古今東西の死生哲学入門

ハンナ・アーレントの死生観:『活動的な生』が示す『生と死』の物語の紡ぎ方

Tags: ハンナ・アーレント, 死生観, 現代哲学, 生き方, 物語

このサイトでは、古今東西の様々な賢人たちが残した死生観について、やさしく紐解いています。今回は、20世紀を代表する政治哲学者の一人、ハンナ・アーレントの死生観に触れてみたいと思います。

アーレントは、わたしたちの「生」を「活動的な生(Vita Activa)」という視点から深く考察しました。そして、その「活動的な生」と対極にあるようで密接に関わる「誕生性(Natality)」という概念を通して、死という避けられない出来事を捉え直す示唆を与えてくれます。彼女の思想は、直接的に「死への不安を和らげる方法」を説くものではありませんが、わたしたちが「どう生きるか」という問いを深く考えることで、死を迎える準備や心構えにつながる大切な視点を提供してくれるでしょう。

ハンナ・アーレントが考える「活動的な生(Vita Activa)」とは

アーレントは、人間の活動を大きく三つに分類しました。

  1. 労働 (Labor): 生命を維持するために必要な活動。例えば、食事を作ったり、体を休めたりすることなど、生きていく上で繰り返される生理的な営みです。
  2. 仕事 (Work): 人工的な世界、すなわち道具や建築物、芸術品など、人間の手によって「もの」を創り出す活動です。これにより、自然とは異なる、人間が共有する世界が生まれます。
  3. 活動 (Action): 人々が互いに関わり合い、コミュニケーションを取りながら行う活動です。特に言葉や行為によって、他者との関係の中で自己を表明し、新しい出来事を始めることを指します。政治的な活動などがこれにあたりますが、日常的な対話や協力も含まれます。

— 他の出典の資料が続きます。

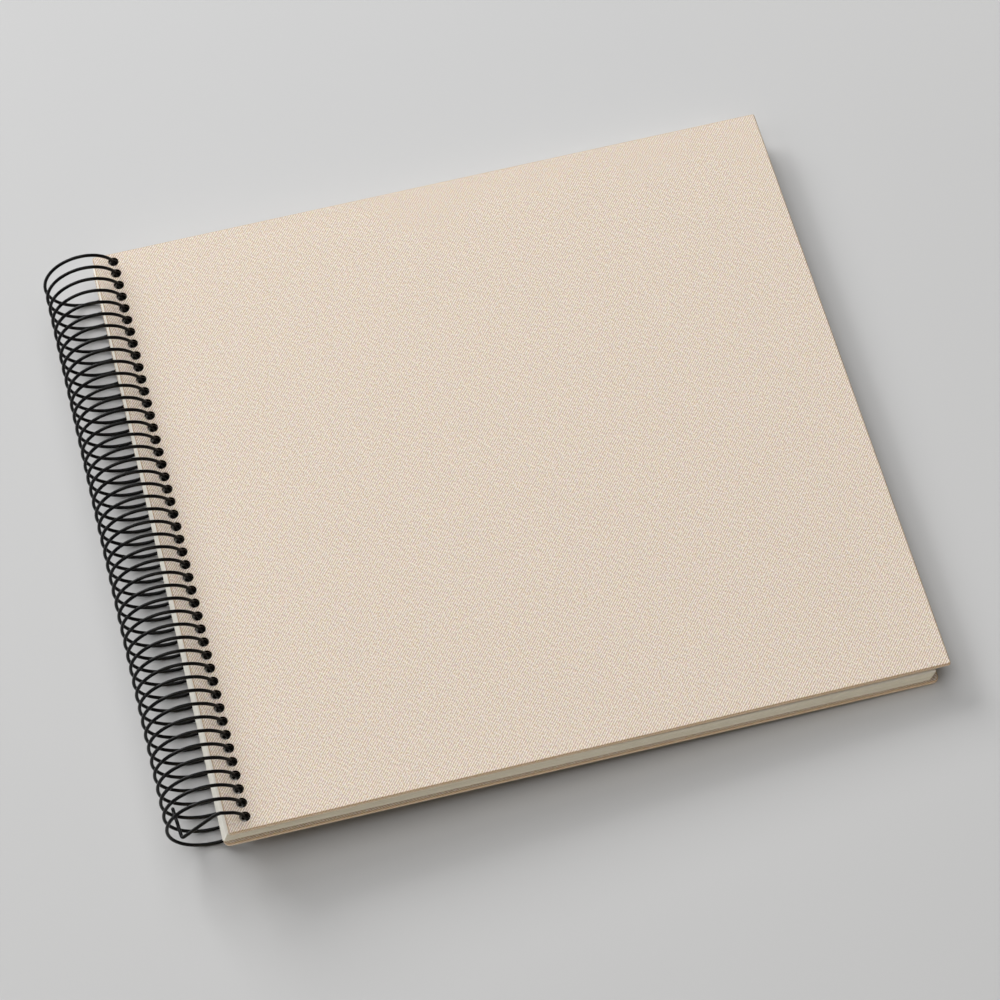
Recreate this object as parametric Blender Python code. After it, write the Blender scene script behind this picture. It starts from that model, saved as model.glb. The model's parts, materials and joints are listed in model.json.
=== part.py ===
"""Coil-bound sketchbook lying closed on a table.

Two cloth-wrapped board covers and a stack of drawing sheets are punched along the spine, and one long
wire coil runs through every hole. The coil is much wider than the stack is thick, so it lifts the spine
off the table: the book rests on the coil and on the fore-edge of its back cover, tilted by TILT.

Everything is laid out in the book's own frame and then set down on the table by one empty. In the book's
frame the coil's axis is the Y axis, X runs across the sheets to the fore-edge, Z is up through the stack,
and Y = 0 is the near edge of the front cover. Every turning piece has its origin on that axis.
"""

from math import asin, atan2, cos, degrees, hypot, pi, radians, sin, sqrt

import bmesh
import bpy
from mathutils import Matrix, Vector
from mathutils.geometry import delaunay_2d_cdt

MM = 0.001

# Covers
FRONT_HEIGHT = 290.0 * MM        # along the spine
FRONT_WIDTH = 305.0 * MM         # from the spine edge to the fore-edge
BACK_HEIGHT = 290.5 * MM
BACK_WIDTH = 303.0 * MM
CLOTH = 0.25 * MM
BOARD = 1.5 * MM
TURN_IN_CLOTH = 0.20 * MM        # the turned-in flap is pressed thinner than the face
LINING = 0.12 * MM
GLUE_GAP = 0.05 * MM             # between glued layers
LINING_GAP = 0.03 * MM
TURN_IN = 16.0 * MM              # width of the flap folded over the board's edges
LINING_MARGIN = 4.0 * MM
LINING_SPINE_MARGIN = 14.0 * MM  # the lining starts beyond the punched strip
COVER_THICKNESS = CLOTH + GLUE_GAP + BOARD + GLUE_GAP + TURN_IN_CLOTH + LINING_GAP + LINING

# Sheets
SHEET_WIDTH = 298.8 * MM
SHEET_HEIGHT = 288.6 * MM
LEAF_COUNT = 6                   # sheets that turn on their own; the rest lie in the pad
LEAF_THICKNESS = 0.2 * MM
LEAF_GAP = 0.1 * MM
PAD_THICKNESS = 5.3 * MM
STACK_GAP = 0.15 * MM            # between the sheets and each cover
SHEET_SLIP = 2.4 * MM            # how far the lowest sheet has slipped towards the spine
SHEET_NEAR = 1.5 * MM            # near edge of the sheets, behind the near edge of the front cover
BACK_NEAR = 0.1 * MM             # near edge of the back cover, a little behind it
FRONT_SKEW = radians(-0.18)      # the front cover lies turned a little one way on the coil
SHEET_SKEW = radians(0.28)       # and the sheets and back cover a little the other way
BACK_SKEW = radians(0.17)

# Coil
PITCH = 6.35 * MM
HOLE_COUNT = 45
HOLE_RADIUS = 2.22 * MM          # a worn 11/64 inch punch
HOLE_TOP_MARGIN = 4.5 * MM       # from the front cover's far edge to its first hole
WIRE_RADIUS = 0.75 * MM
COIL_RADIUS = 16.5 * MM          # to the middle of the wire
AXIS_TO_SPINE = 7.5 * MM         # from the coil's axis to the front cover's spine edge
AXIS_TO_TOP = 6.1 * MM           # from the coil's axis up to the front cover's face
SEGMENTS_PER_TURN = 12
START_ANGLE = -60.0              # degrees; the coil's far end is cut off under the back cover
CRIMP_ANGLE = 74.0               # degrees; the near end leaves the helix here, past the last hole
TAIL_RADIUS = 14.3 * MM          # the crimped tail runs inside the coil
TAIL_ANGLES = (141.0, 149.0)     # degrees, at the tail's bend and at its tip
TAIL_ENDS = (1.6 * MM, 16.7 * MM)
BEND_RADIUS = 2.2 * MM
BEND_STEPS = 4

# Motion: the coil and the leaves turn with the front cover, each at its own fixed ratio.
COVER_TRAVEL = 184.0             # degrees
COIL_RATIO = 0.72
LEAF_RATIOS = [0.985 - 0.012 * index for index in range(LEAF_COUNT)]
CREEP_SHARE = 0.44               # part of the wire's creep that lies before its hole's middle

# Places that follow from the dimensions above
COIL_OUTER = COIL_RADIUS + WIRE_RADIUS
FRONT_SPINE = AXIS_TO_SPINE
SHEET_SPINE = AXIS_TO_SPINE - 0.4 * MM
BACK_SPINE = AXIS_TO_SPINE - 2.6 * MM
FRONT_FACE = AXIS_TO_TOP
SHEETS_TOP = FRONT_FACE - COVER_THICKNESS - STACK_GAP
PAD_TOP = SHEETS_TOP - LEAF_COUNT * (LEAF_THICKNESS + LEAF_GAP)
PAD_BOTTOM = PAD_TOP - PAD_THICKNESS
BACK_FACE = PAD_BOTTOM - STACK_GAP - COVER_THICKNESS
SHEETS_DEPTH = SHEETS_TOP - PAD_BOTTOM

FORE_EDGE_X = BACK_SPINE + BACK_WIDTH + BACK_HEIGHT * sin(BACK_SKEW)
TILT = asin(COIL_OUTER / hypot(FORE_EDGE_X, BACK_FACE)) - atan2(-BACK_FACE, FORE_EDGE_X)


def hole_column(height):
    """How far from the axis the wire runs at this height in the stack."""
    chord_radius = COIL_RADIUS * (1 + cos(pi / SEGMENTS_PER_TURN)) / 2
    return sqrt(chord_radius ** 2 - height ** 2)


def rest_offset(ratio):
    """Y of the wire from its hole's middle, at rest, in a piece that turns at this ratio to the cover.

    A turning coil works like a screw, so the wire creeps along Y in the holes as the book opens. It
    starts to one side of the middle and ends on the other.
    """
    creep = PITCH * (COIL_RATIO - ratio) * COVER_TRAVEL / 360
    return -CREEP_SHARE * creep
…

アーレントにとって、この三つの中で最も人間らしい、つまり人間が自らのユニークさを発揮し、他者との関係の中で自己を確立していくのが「活動」でした。活動は、他者に見られ、聞かれることによって意味を持ち、その人の「物語」を紡いでいくと考えたのです。

死は「物語」の終焉、そして新たな始まりの可能性

わたしたちの人生は、それぞれの「活動」によって織りなされる一つの物語であるとアーレントは考えました。生まれ落ちた瞬間から始まり、様々な出来事や他者との関わりを通して展開していく物語です。

そして、死は、この個人的な「物語」の終焉を意味します。語り手であり主人公であるその人がいなくなるのですから、物語はその形での続きを失います。これはある意味で、避けられない区切りであり、喪失です。

しかし、アーレントは「誕生性(Natality)」という概念も重視しました。これは、人間が「生まれてくること」、そして「新しいことを始める力を持っていること」を指します。人間は、単に存在を維持するだけでなく、常に新しい可能性を秘め、予期せぬ出来事を起こすことができる存在だというのです。

この「誕生性」は、個人の死という終わりに対しても、ある希望の光を投げかけます。なぜなら、死は一つの物語の終わりではありますが、世界には常に新しい生命が誕生し、新しい始まりが生まれているからです。わたしたちの活動によって紡がれた物語は、たとえ本人がいなくなっても、他者の中に記憶として、あるいは影響として残り、新しい物語の始まりにつながっていく可能性があります。

今を「活動的に」生きることの示唆

アーレントの思想は、死そのものを恐れるのではなく、むしろ「いかに生きるか」に焦点を当てることの重要性を示唆しています。わたしたちが「活動」を通して他者と関わり、言葉や行為によって自己を表明し、新しいことを始めるたびに、わたしたちの人生という物語は豊かになっていきます。

自身の生を価値ある「物語」として紡ぐことに意識を向けることは、死が訪れるその時まで、充実した日々を送ることにつながるでしょう。そして、わたしたちが残した「物語」は、次に生まれてくる人々の世界に何らかの形で影響を与え、新しい「誕生」と「活動」を促すかもしれません。

アーレントの思想は、死を単なる生命活動の停止としてではなく、自身の「活動」が紡いだ物語の帰結として捉え直し、さらには後続世代への「誕生性」への信頼へと繋げて考える視点を提供してくれます。これは、わたしたちが自身の人生を振り返り、残りの日々をどのように過ごしたいかを考える上で、穏やかで知的な洞察を与えてくれるのではないでしょうか。わたしたち一人ひとりの生が、他者との関わりの中で織りなされるかけがえのない「物語」であることを大切にしたいものです。